H₂O is typically used when datasets grow beyond what traditional, single-machine workflows can handle. It is built with scale in mind and fits naturally into cloud and distributed environments, often associated with modern ML infrastructure.
The platform is designed to handle computations across multiple cores or nodes simultaneously, reducing runtime when working with large volumes of data.
H₂O supports a broad set of algorithms within the same ecosystem. Deep learning, gradient boosting, generalized linear models, and tree-based methods can all be trained without switching frameworks.
AutoML is a core capability rather than an add-on. It automatically evaluates multiple models, optimizes their parameters, and ranks them by performance, making it easier to identify strong candidates without manual experimentation.

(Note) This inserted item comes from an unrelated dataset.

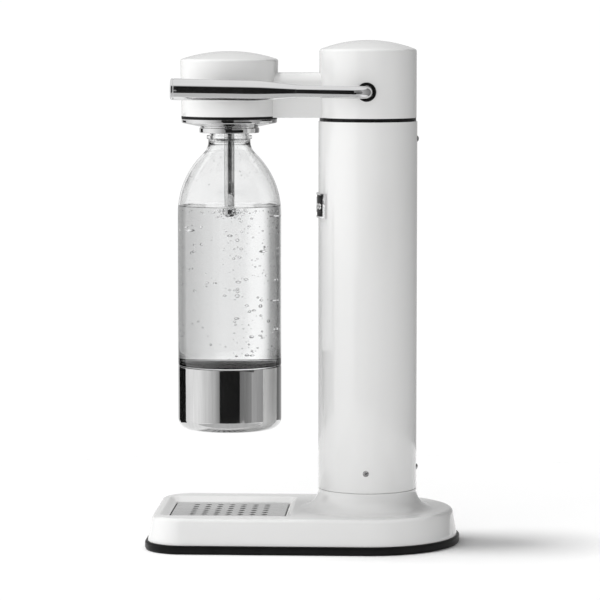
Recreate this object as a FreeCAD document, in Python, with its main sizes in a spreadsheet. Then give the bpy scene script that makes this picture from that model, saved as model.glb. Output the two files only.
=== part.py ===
import FreeCAD, Part
import math
import os
import re
import Sketcher
from FreeCAD import Placement, Rotation, Vector

# Countertop soda carbonator: a white column on a long base, with an arm that
# carries the carbonation nozzle over a clear bottle, and a lever on the right.
# Frame: +Z up, the bottle side faces -Y, the lever is on +X.  The origin is at
# the middle of the footprint on the standing surface.  Every piece is drawn
# relative to its own axis: either the column axis or the bottle axis.

doc = FreeCAD.newDocument("soda_carbonator")

# ------------------------------------------------------------------ dimensions
SIZES = [
    # placement of the two vertical axes
    ("col_y", 52.0), ("noz_y", 113.85),
    # base
    ("base_r", 74.3), ("base_front", 178.0), ("base_corner", 30.0), ("base_low", 7.0),
    ("base_top", 28.5),
    ("base_draft", 10.0), ("base_round", 4.0), ("flare_r", 16.0), ("socket_bore", 36.0),
    ("foot_r", 76.3), ("foot_front", 180.3), ("foot_corner", 32.0), ("foot_width", 9.0), ("foot_round", 2.2),
    ("plate_low", 4.0), ("plate_top", 6.0), ("bay_r", 32.0),
    # drip tray
    ("grille_top", 24.6), ("grille_thick", 1.6), ("grille_x", 43.0), ("grille_y0", 161.0), ("grille_y1", 67.0),
    ("hole_r", 2.5), ("pitch_x", 9.9), ("pitch_y", 9.9), ("pan_low", 10.0), ("pan_wall", 1.4),
    # column
    ("tube_r", 40.56), ("tube_wall", 1.5), ("seam_z", 45.4), ("tube_top", 347.8),
    ("gap_r", 39.6), ("head_z", 350.7), ("head_r", 39.9), ("head_edge", 406.3), ("head_apex", 414.0),
    ("head_wall", 2.5), ("head_round", 2.4), ("sock_r", 39.0), ("sock_in", 36.6),
    ("side_screw_z", 61.8), ("back_low_z", 62.6), ("back_high_z", 333.5),
    ("screw_r", 1.5), ("screw_head_r", 2.5), ("screw_proud", 1.3),
    # arm
    ("arm_half", 14.5), ("arm_low", 350.7), ("arm_high", 387.5), ("arm_round", 8.5), ("arm_wall", 2.2),
    # nozzle head
    ("noz_low", 351.8), ("noz_low_r", 39.2), ("noz_edge", 398.2), ("noz_edge_r", 40.2), ("noz_apex", 404.9),
    ("gasket_low", 349.5), ("gasket_r", 39.35),
    ("bell_r", 39.2), ("bell_low", 346.5), ("bell_in", 26.0), ("bell_neck", 343.5), ("bell_bore", 19.0),
    ("collar_r", 24.6), ("collar_bore", 18.9), ("collar_low", 338.0),
    ("core_r", 14.0), ("core_top", 372.0), ("core_flange", 25.0),
    ("dip_r", 4.14), ("dip_in", 3.0), ("dip_low", 275.2), ("dip_top", 357.0), ("tip_low", 269.6),
    ("relief_r", 7.0), ("relief_top", 390.0),
    # lever
    ("lever_z", 372.3), ("lever_x", 54.0), ("rod_r", 5.05), ("bend_r", 10.0), ("lever_rise", 0.93),
    ("grip_front", 154.9), ("grip_end", 157.2), ("grip_r", 8.7), ("grip_rear_r", 8.3),
    ("taper_front", 87.0), ("taper_rear", 56.0), ("bush_r", 7.8), ("bush_in", 5.1),
    ("cam_base", 6.2), ("cam_gain", 4.0926), ("cam_half", 5.0),
    # valve train and gas cylinder
    ("block_r", 18.0), ("block_low", 326.5), ("block_neck", 11.9), ("block_top", 360.0),
    ("thread_bore", 10.5), ("thread_top", 343.0), ("push_bore", 3.05), ("push_r", 3.0),
    ("push_low", 343.2), ("push_head_low", 363.5), ("push_top", 366.0), ("push_head_r", 7.0),
    ("spring_seat", 352.0), ("spring_bore", 6.2),
    ("cyl_r", 30.0), ("cyl_low", 10.0), ("cyl_shoulder", 280.0), ("cyl_neck_r", 13.0), ("cyl_neck", 310.0),
    ("cyl_top", 316.0), ("cyl_wall", 2.5), ("valve_top", 341.0), ("pin_r", 1.6), ("pin_bore", 1.65),
    ("pin_low", 327.0), ("pin_top", 342.9),
    ("guide_bore", 30.4), ("guide_low", 50.0), ("guide_high", 58.0),
    ("gas_r", 2.5), ("gas_low", 347.0), ("gas_high", 364.0), ("gas_x", 27.0), ("gas_bend", 7.0),
    # badge
    ("badge_low", 268.9), ("badge_high", 289.2), ("badge_angle", 71.0), ("badge_proud", 1.7), ("badge_rim", 1.4),
    # bottle
    ("bot_r", 42.55), ("bot_wall", 2.0), ("bot_top", 342.7), ("neck_r", 16.2), ("neck_in", 13.5),
    ("lip_r", 18.6), ("lip_low", 333.0), ("lip_high", 336.0), ("throat_r", 17.3), ("throat_z", 330.7),
    ("throat_arc", 13.0), ("shoulder_arc", 68.0), ("shoulder_z", 272.0), ("turn_r", 21.1), ("turn_z", 321.5),
    ("inner_turn_r", 19.7), ("inner_turn_z", 320.1), ("cup_r", 42.6), ("cup_wall", 0.9), ("cup_low", 93.8),
    ("cup_rim", 146.0), ("cup_round", 9.0), ("seat_r", 40.0), ("liner_in", 40.05),
]
D = {}
sheet = doc.addObject("Spreadsheet::Sheet", "Sizes")
for row, (alias, value) in enumerate(SIZES, start=1):
    sheet.set("A%d" % row, alias)
    sheet.set("B%d" % row, str(value))
    sheet.setAlias("B%d" % row, alias)
    D[alias] = float(value)
doc.recompute()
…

H₂O favors automation and scalability over granular control. It works best when speed, throughput, and consistency matter more than hand-tuning every modeling detail.
When H₂O works best
When it may not be ideal
H₂O is most effective in data-heavy environments where automation and scalability drive productivity and where model selection needs to happen efficiently at scale.
Installation:
install.packages("h2o")
library(h2o)
h2o.init()Example: AutoML with h2o
aml <- h2o.automl(y = "Species", training_frame = as.h2o(iris), max_models = 10)
Effective machine learning in R is less about finding the “best” package and more about using the right tool at the right time. Some packages facilitate rapid experimentation, others focus on maximizing accuracy, and some excel at scaling workflows efficiently.
Packages like caret, randomForest, and e1071 help establish clarity and direction early on. Tools such as xgboost and keras are better suited once performance becomes the priority. Frameworks like mlr3 and H₂O add structure, reproducibility, and scalability as workflows mature.
By aligning your choice of package with the stage and demands of your project, you reduce friction, avoid unnecessary complexity, and build models that are easier to improve and maintain over time. It’s this alignment, rather than the algorithm alone, that often drives sustained success.